原作にはない、映画オリジナルのシーンですが、一緒にいるはずなのに心が通い合わない彰子の寂しさと、芸に生きるしかない喜久雄の絶望が美しく鮮烈に描かれています。
本作の中でも屈指の名シーンです。
③俊介と喜久雄の「曽根崎心中」
糖尿病を患い片足を切断した俊介は、物語の前半で自分が本来演じるはずだった「曽根崎心中」のお初をどうしても演じたいと、喜久雄に強く訴えます。
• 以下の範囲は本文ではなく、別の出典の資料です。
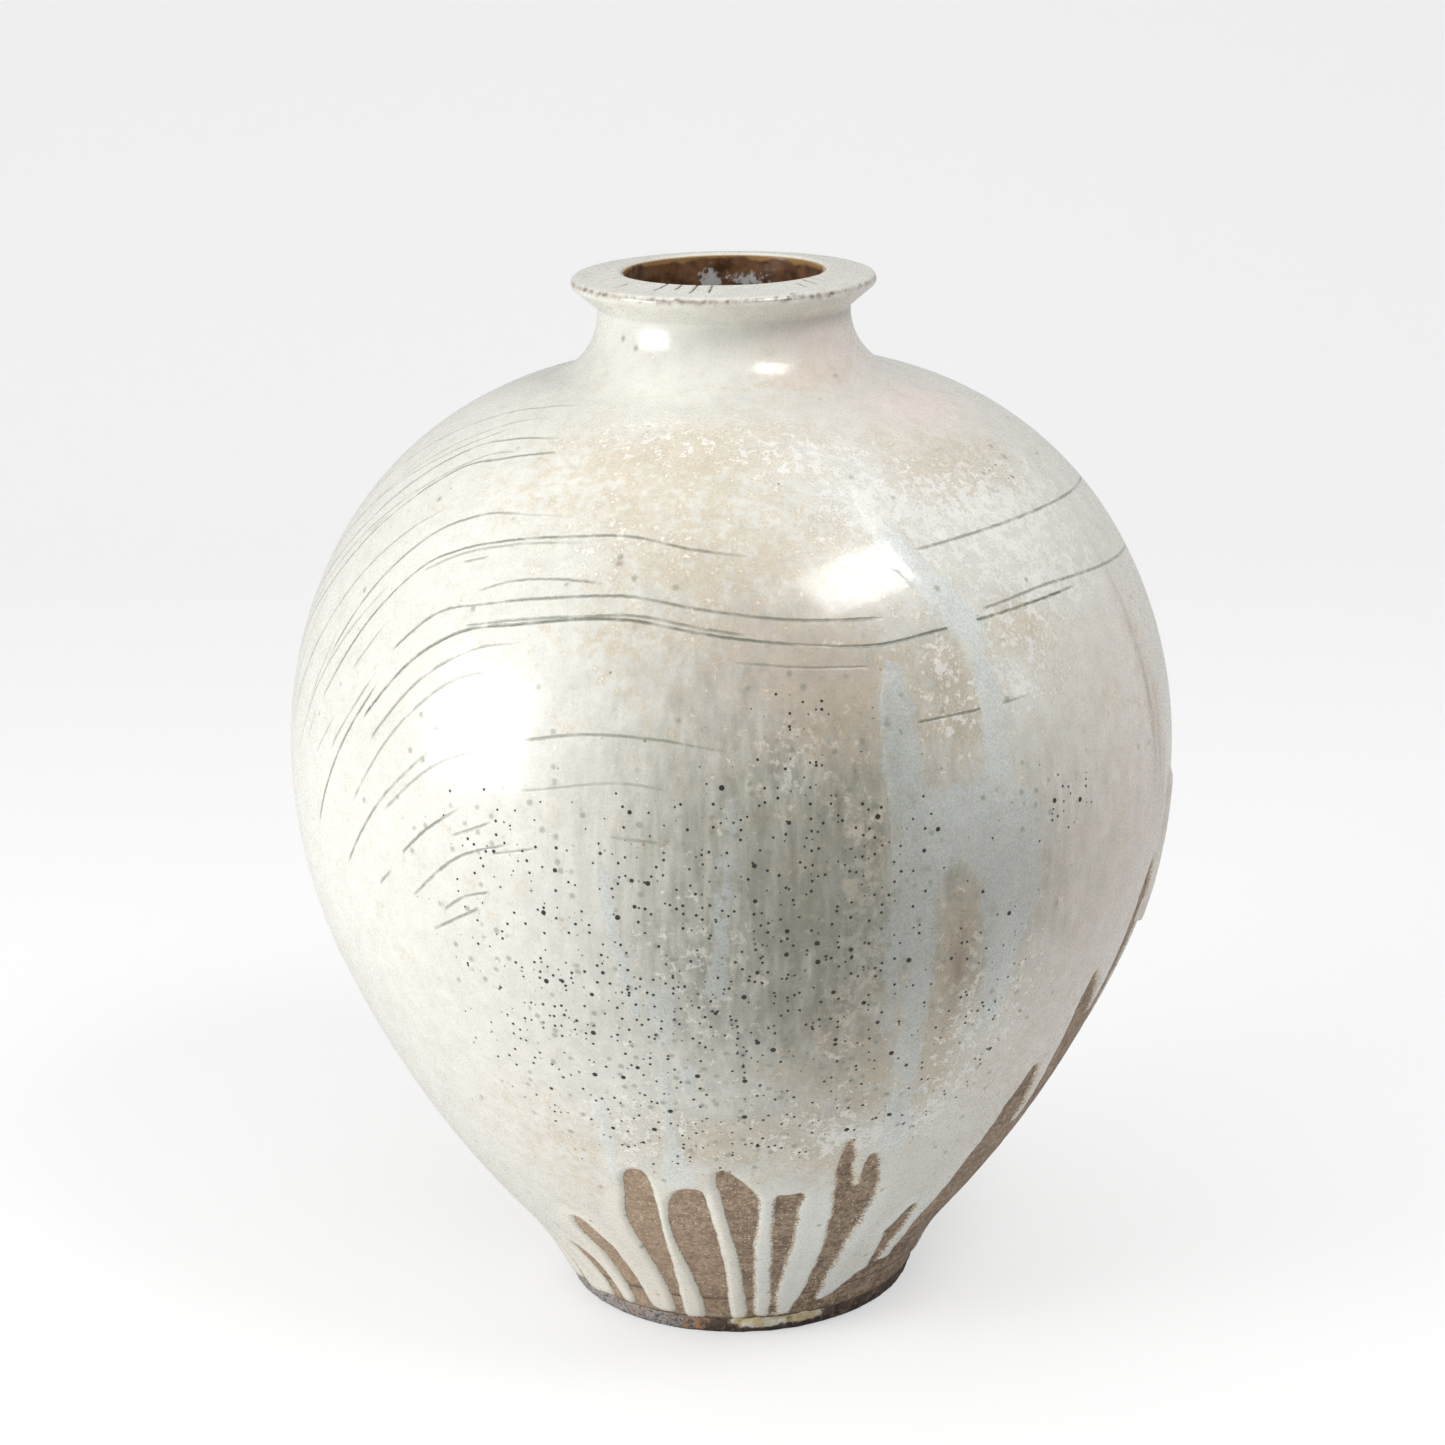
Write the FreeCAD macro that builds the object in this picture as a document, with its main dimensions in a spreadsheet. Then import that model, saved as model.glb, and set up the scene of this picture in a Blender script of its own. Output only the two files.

これを受けて、喜久雄は徳兵衛役として俊介と共演することを快諾。
舞台本番、お初の足を徳兵衛が自分の首元に持っていき、心中の決意を示す重要な場面で、喜久雄は俊介のもう片方の足も壊死しかけていることを知ってしまいます。
両足を失えば、俊介はもう二度と舞台に立つことはできなくなり、命さえ危ぶまれる深刻な状態です。
しかし、喜久雄は俊介に「最後までやるぞ」と声をかけ、俊介も「当たり前だ」と、そのまま舞台を続けます。
また、この姿を見て、三友の竹野が「こんなふうには生きられないな」と呟くシーンも二人の生き様を象徴するようで印象的です。
俊介が口にするお初のセリフ「死ぬる覚悟」は彼自身の命を懸けた状況と重なり合います。
痛みで歩くのも困難な俊介が芝居を最後までやり遂げようとする姿、それを懸命に支える喜久雄の姿が、本作の軸でもある「運命に翻弄されながらも支え合う二人の人生」を象徴的に表現しています。
ラストでは、汗と涙で化粧もすっかり落ちてしまいながら、芸にしがみつく俊介の姿にただただ圧倒されるばかり。
横浜流星が見せた渾身の演技と、その熱量に胸を締め付けられる名シーンです。